# International Cricket 2018-19



## satexplorer

International Cricket 2018-19


----------



## bharath_das

IPL is not live in sling tv because of digital streaming restrictions. So streaming only in hot star. Either you need cable or dish to watch it in Willow TV or otherwise hot star is the only option for streaming


Sent from my iPhone using Tapatalk


----------



## Hackettt

Has anyone found out how to watch the IPL full match replays? I went through Willow and received the ID and login for HotStar; however, when you go through the Hotstar app for a match replay, they only offer highlights (and even worse) they have the result splashed on the front page.

Ridiculous.


----------



## Hackettt

After a weekend of IPL on Hotstar, I am puzzled how why WillowTV partnered with them.

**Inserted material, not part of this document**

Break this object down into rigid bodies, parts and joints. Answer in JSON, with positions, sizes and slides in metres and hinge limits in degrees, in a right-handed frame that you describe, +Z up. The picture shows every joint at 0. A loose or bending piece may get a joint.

The streaming quality is horrendous and I am using two fast connections (work and home). The picture stutters, freezes, and the quality is pixelated even when playing properly. I never thought I would yearn for the pay-per-view days of ESPN Cricket Pass, but I wish those days would return. Perhaps ESPN+ will make a bid for the tournament next year.

The only positive about Hotstar is the pre-match build up, even though the sound keeps dropping and freezing. 

If anyone has any suggestions to improve the quality, please leave the advice here.

Cheers.


----------



## satexplorer

IPL on Hotstar may have had bandwidth issues over the weekend. As if they didn't register you to their base.

For IPL long replays. Go to search on top of their page, IPL and number of match for example MI vs CSK would be IPL 1.


----------



## Hackettt

satexplorer said:


> IPL on Hotstar may have had bandwidth issues over the weekend. As if they didn't register you to their base.
> 
> For IPL long replays. Go to search on top of their page, IPL and number of match for example MI vs CSK would be IPL 1.


Satexplorer - thanks for the tip. On AppleTV, a person needs to close their eyes and scroll all the way to the right for the full match replays. Why Hotstar puts the highlights before the full match replay is beyond me.

Cheers.

Sent from my iPad using Tapatalk


----------



## BouncerYorker

I am trying to get Willow TV on Roku. I have added Willow TV to Roku using the 6 digit code I received. I am however not able to pay for Willow's Monthly Subscription. Roku is directing me to Willow TV
When I click this link, I get routed to Willow's home page. I also do not see a way to pay for Willow on Willow's website as a Roku user. Any suggestions?


----------



## Hackettt

Any word on who has the USA broadcast rights for England cricket this summer? OneWorld Sport (now, Eleven Sports) had them two or three years ago. Last Summer, the broadcasts were only on WatchESPN. However, this summer, neither broadcaster has the test matches or ODIs listed. 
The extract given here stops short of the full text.